Problem ▸
Locate the word "degrees" in the data below, then copy every line that holds it.

Data excerpt ▸
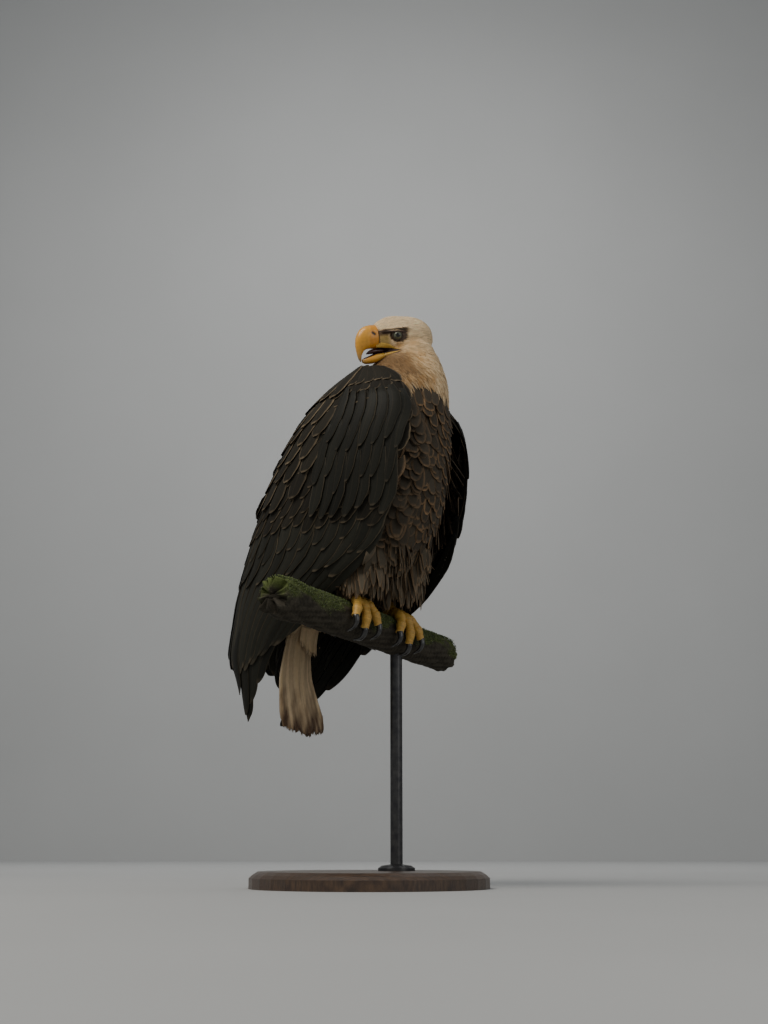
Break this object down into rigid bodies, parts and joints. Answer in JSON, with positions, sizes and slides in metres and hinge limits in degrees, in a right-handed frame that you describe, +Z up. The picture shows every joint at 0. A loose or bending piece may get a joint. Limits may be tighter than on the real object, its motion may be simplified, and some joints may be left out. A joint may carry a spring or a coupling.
{
  "type": "perched bald eagle display model",
  "caption": "Life-size still bald eagle with folded wings and open bill, turned head, gripping a cut limb on a rod and round base.",
  "frame": {"origin": "centre of the round base's underside, on the floor", "axes": "+Z up; the camera looks along +Y; the bird's body faces 30 degrees from +X towards -Y, and its head is turned back over its right shoulder, towards -X"},
  "size_m": [0.4276, 0.3905, 0.9438],
  "materials": {
    "white_feather": "soft cream-white body feathers and tail vanes",
    "brown_feather": "dark brown feathers with paler edges",
    "bill_horn": "yellow horn, satin, paler at the hook",
    "foot_skin": "yellow scaled skin",
    "claw_horn": "black polished horn",
    "eye": "clear dome over a pale olive iris and black pupil",
    "mouth": "moist dark pink mouth lining",
    "bark": "rough brown bark with green moss on top",
    "base_wood": "dark stained satin wood",
    "rod_steel": "blackened steel, satin"
  },
  "bodies": {
    "root": {"head": "white_feather", "neck": "white_feather", "trunk": "brown_feather", "tail": "white_feather", "wing_right": "brown_feather", "wing_left": "brown_feather", "thigh_right": "brown_feather", "thigh_left": "brown_feather", "foot_right": "foot_skin", "foot_left": "foot_skin", "claw_right_inner": "claw_horn", "claw_right_middle": "claw_horn", "claw_right_outer": "claw_horn", "claw_right_hind": "claw_horn", "claw_left_inner": "claw_horn", "claw_left_middle": "claw_horn", "claw_left_outer": "claw_horn", "claw_left_hind": "claw_horn", "eye_left": "eye", "eye_right": "eye", "bill_upper": "bill_horn", "bill_lower": "bill_horn", "tongue": "mouth", "perch": "bark", "stand_base": "base_wood", "stand_rod": "rod_steel"}
  },
  "joints": []
}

Exercise output ▸
Break this object down into rigid bodies, parts and joints. Answer in JSON, with positions, sizes and slides in metres and hinge limits in degrees, in a right-handed frame that you describe, +Z up. The picture shows every joint at 0. A loose or bending piece may get a joint. Limits may be tighter than on the real object, its motion may be simplified, and some joints may be left out. A joint may carry a spring or a coupling.
  "frame": {"origin": "centre of the round base's underside, on the floor", "axes": "+Z up; the camera looks along +Y; the bird's body faces 30 degrees from +X towards -Y, and its head is turned back over its right shoulder, towards -X"},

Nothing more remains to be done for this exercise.